Most Artists Wait for a Sneaker Deal. Manny Phesto Built His Own

Instead of pursuing a traditional sneaker collaboration, Minneapolis rapper Manny Phesto and longtime business partner, producer Vincent Santucci spent years developing the 55406 through Scenic Society, creating an original sneaker inspired by the neighborhood where they first met as kids.

Hip-hop has produced some of the most memorable sneaker collaborations in history.

From Run-DMC and Adidas to today’s partnerships between artists and major brands, the formula is usually familiar. The company builds the shoe. The artist helps tell the story.

For Minneapolis rapper Manny Phesto, that path never felt like the only option.

Rather than waiting for a footwear company to come calling, Phesto and longtime business partner Vincent Santucci decided to learn how sneakers were actually made and build one themselves.

The project eventually became the 55406, the debut sneaker from Scenic Society, the lifestyle brand the childhood friends co-founded together.

The name references the Minneapolis zip code where both founders grew up and first met as kids. Long before they were discussing outsoles, material samples, and production runs, the two were making music. Phesto built a career as a rapper while Santucci spent years producing beats, eventually expanding into ventures spanning packaging, consumer products, cannabis, and brand development.

Neither came from the footwear industry, which meant learning almost everything from scratch. 

What looked straightforward from the outside turned into years of research, revisions, and trial and error. Phesto found himself reading books on footwear construction while the pair worked through sample after sample trying to turn an idea into something people would actually want to wear.

Many collaborations begin with an existing model. A few details change, a story gets attached, and the shoe goes to market. The 55406 required a different process. There was no existing blueprint, no major footwear company guiding development, and no guarantee the final product would ever make it beyond the prototype stage.

Some ideas looked great on paper and terrible in person. Other details survived dozens of revisions before making it into the final version.
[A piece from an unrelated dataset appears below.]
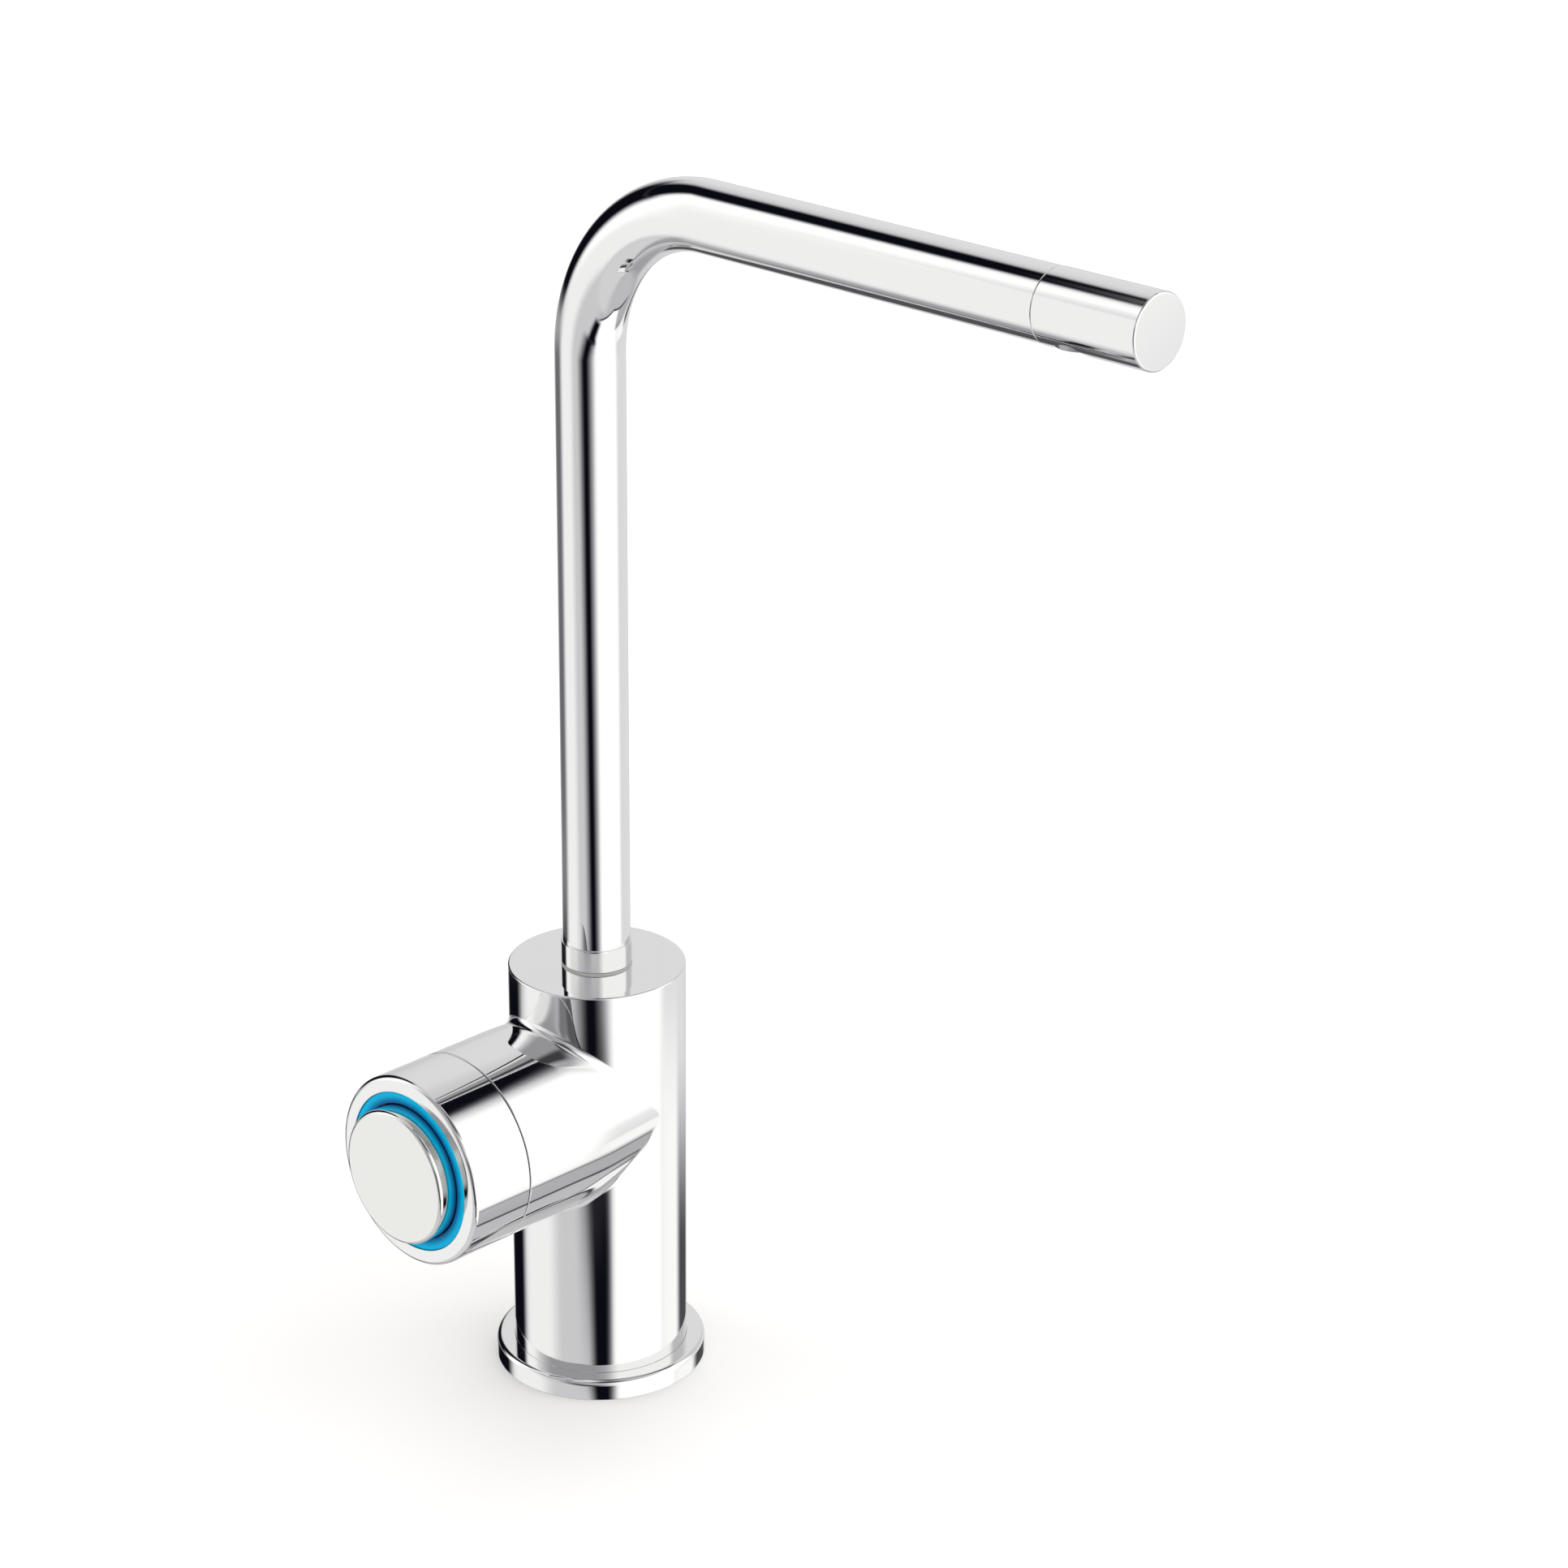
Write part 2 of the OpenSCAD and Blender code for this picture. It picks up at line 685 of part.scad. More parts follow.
// The return spring: a wire swept round the spindle's end, with its ends closed up flat
module button_spring() {
    sides = 6;
    steps = 16 * spring_turns;
    wire = spring_wire / 2;
    low = spring_seat_u + wire + slip;
    rise = spring_front_u - spring_seat_u - spring_wire - 2 * slip;
    mid = spring_r + wire;
    points = [
        for (i = [0 : steps], k = [0 : sides - 1])
            let (turn = 360 * spring_turns * i / steps, a = 360 * k / sides)
            [(mid + wire * cos(a)) * cos(turn), (mid + wire * cos(a)) * sin(turn),
             low + rise * i / steps + wire * sin(a)]
    ];
    walls = [
        for (i = [0 : steps - 1], k = [0 : sides - 1])
            let (a = i * sides + k, b = i * sides + (k + 1) % sides)
            for (tri = [[a, b, b + sides], [a, b + sides, a + sides]]) tri
    ];
    caps = [
        for (k = [1 : sides - 2]) for (tri = [
            [0, k + 1, k],
            [steps * sides, steps * sides + k, steps * sides + k + 1]
        ]) tri
    ];
    color("lightsteelblue") along_branch(0) polyhedron(points, concat(walls, caps));
}

base_flange();
base_gasket();
body_casting();
threaded_shank();
rubber_washer();
clamp_washer();
fixing_nut();
glide_washer();
spout_collar();
spout_tube();
spout_foot();
spout_seals();
spout_lock_screw();
outlet_cap();
aerator_housing();
aerator_washer();
aerator_insert();
cartridge_base();
seat_seals();
fixed_ceramic_disc();
moving_ceramic_disc();
cartridge_body();
valve_spindle();
spindle_seal();
cartridge_nut();
knob_sleeve();
knob_nut();
marker_ring();
push_button();
button_stem();
button_spring();
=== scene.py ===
# %% [markdown]
# # A chromed filter faucet, dressed around its CAD model
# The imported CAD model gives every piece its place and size. This lesson models the outer
# pieces once more, with the finer edges that polished metal needs, and gives every piece a
# material that is named for what it is made of. A mirror finish shows each facet and each
# kink, so most of the work is in clean surfaces and true shading normals.

# %% Load the frame
import json
from math import atan2, cos, pi, radians, sin, sqrt

import bmesh
import bpy
from mathutils import Matrix, Vector

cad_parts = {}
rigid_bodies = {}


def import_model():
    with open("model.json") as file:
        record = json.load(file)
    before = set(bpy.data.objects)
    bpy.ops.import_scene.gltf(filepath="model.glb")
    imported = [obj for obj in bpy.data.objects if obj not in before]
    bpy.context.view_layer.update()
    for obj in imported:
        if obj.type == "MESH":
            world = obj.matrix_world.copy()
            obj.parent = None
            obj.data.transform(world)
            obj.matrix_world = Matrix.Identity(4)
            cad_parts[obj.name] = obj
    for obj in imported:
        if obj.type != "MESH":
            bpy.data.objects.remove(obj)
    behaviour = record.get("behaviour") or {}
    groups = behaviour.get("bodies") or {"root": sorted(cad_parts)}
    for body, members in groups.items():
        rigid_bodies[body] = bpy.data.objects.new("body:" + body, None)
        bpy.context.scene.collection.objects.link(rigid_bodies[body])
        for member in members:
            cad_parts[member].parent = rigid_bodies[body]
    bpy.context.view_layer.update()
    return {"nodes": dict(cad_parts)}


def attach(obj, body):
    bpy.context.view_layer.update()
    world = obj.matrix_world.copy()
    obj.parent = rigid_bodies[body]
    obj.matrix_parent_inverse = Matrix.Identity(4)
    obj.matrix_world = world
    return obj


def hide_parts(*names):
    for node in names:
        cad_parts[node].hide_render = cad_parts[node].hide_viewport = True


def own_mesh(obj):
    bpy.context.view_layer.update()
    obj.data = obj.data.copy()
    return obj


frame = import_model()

MM = 0.001


# %% [markdown]
# ## The four axes
# A faucet is turned and bored along a few straight lines: the upright body, the side
# branch with its knob, the arm of the spout and the small outlet under its end. Each
# piece is drawn along one of them, so a length in this file is the length that a maker
# would read on the drawing, and no piece has to be moved into place afterwards.

# %% Axes of the faucet, in millimetres
class Axis:
    """A line through a point, with the direction that counts as outwards at the start."""

    def __init__(self, point, along, out):
        self.point, self.along, self.out = Vector(point), Vector(along), Vector(out)

    def at(self, distance, radius=0.0):
        """A place in metres, from its distance along the axis and its radius in mm."""
        return (self.point + self.along * distance + self.out * radius) * MM

    def arm(self, place):
        """The way from the axis straight out to a place, both in metres."""
        arm = place - self.point * MM
        return arm - self.along * arm.dot(self.along)

    def outward(self, place):
        return self.arm(place).normalized()

    def radius_of(self, place):
        return self.arm(place).length / MM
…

“There were a lot of iterations,” says Phesto. “We’d keep sketching, and revise the design.”

For the founders, the process felt surprisingly familiar.

Making a sneaker wasn’t all that different from making music. Most listeners only hear the finished song. They never hear the discarded verses, alternate versions, or ideas that didn’t survive. Building a shoe turned out to be much the same.

The sneaker eventually became another extension of the partnership between Phesto and Santucci, who will mark ten years in business together next year.

Over the past decade, the pair have launched ventures spanning cannabis, sustainable packaging, consumer products, and brand development. Rather than viewing those projects as separate businesses, they tend to see them as connected pieces of the same story.

That overlap shows up in the music as well.

On his recent single “Coughagatto,” Phesto references Scenic Society directly, rapping, “You should cop some Scenic sneakers, we don’t rock Adidas.”

According to Phesto, the line wasn’t written as a marketing pitch. Like much of his music, it came from whatever was happening in his life at the time. By the time “Coughagatto” was written, Scenic Society and the 55406 had already become part of everyday life.

The song also references Coughee, the lifestyle brand Phesto and Santucci have helped develop alongside Houston rap pioneer Devin the Dude through their company, The Cloud Committee.

For Phesto, the music and the businesses don’t exist in separate worlds.

The music influences the businesses. The businesses influence the music.

In an era where artist sneaker projects are often judged by the size of the company attached to them, the 55406 followed a different path.

No major footwear company, and no celebrity collaboration. Just two childhood friends from Minneapolis willing to learn a new craft and build something of their own.